Wild Northerner Magazine Winter 2018 | Page 10

Byers continued to work his “odd jobs” and then came across two items that finally put him in the driver’s seat of his own destiny - actually building a birch bark canoe. He found a book entitled: The Bark Canoes and Skin Boats of North America, at the library and it showed, in extensive detail, how to build canoes. A friend then found a video of two men in Quebec building a birch bark canoe and gave it to Byers. It was on from there for Byers as he finally constructed his first birch bark canoe in 1994 while he was living in Falconbridge.

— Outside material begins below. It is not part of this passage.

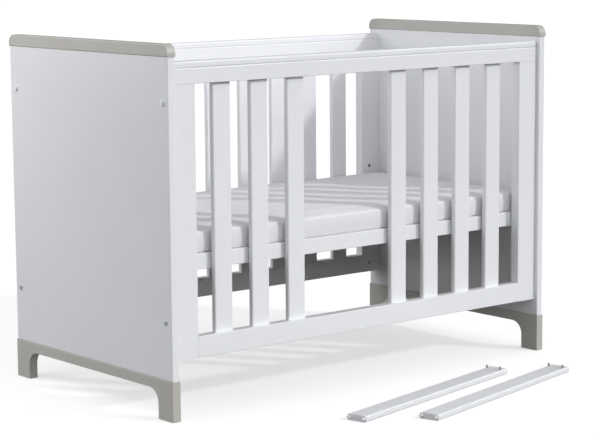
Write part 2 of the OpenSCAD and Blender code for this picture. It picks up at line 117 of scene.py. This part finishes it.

“Finding the book was like finding a lost scroll for me,” Byers said. “From the time of that experience in the store with that canoe, I had wanted to build a birch bark canoe but had no idea where and how to begin. Now I did. The video gave me the courage to go for it and build my first canoe. I would watch the video and pause it and go out to my garage and build the canoe. I went back and forth like that for a month-and-a-half. I fucked it up. It was rough, but it was good enough for me. I had done it. I built a birch bark canoe.”

Byers sold that canoe for $500 to a man who needed it for a film. Byers built his second canoe the following year in 1995 and sold it to a man in Wisconsin, United States, for $2,500.

Inside the workshop, Tom Byers starts his day with a fresh brew of coffee.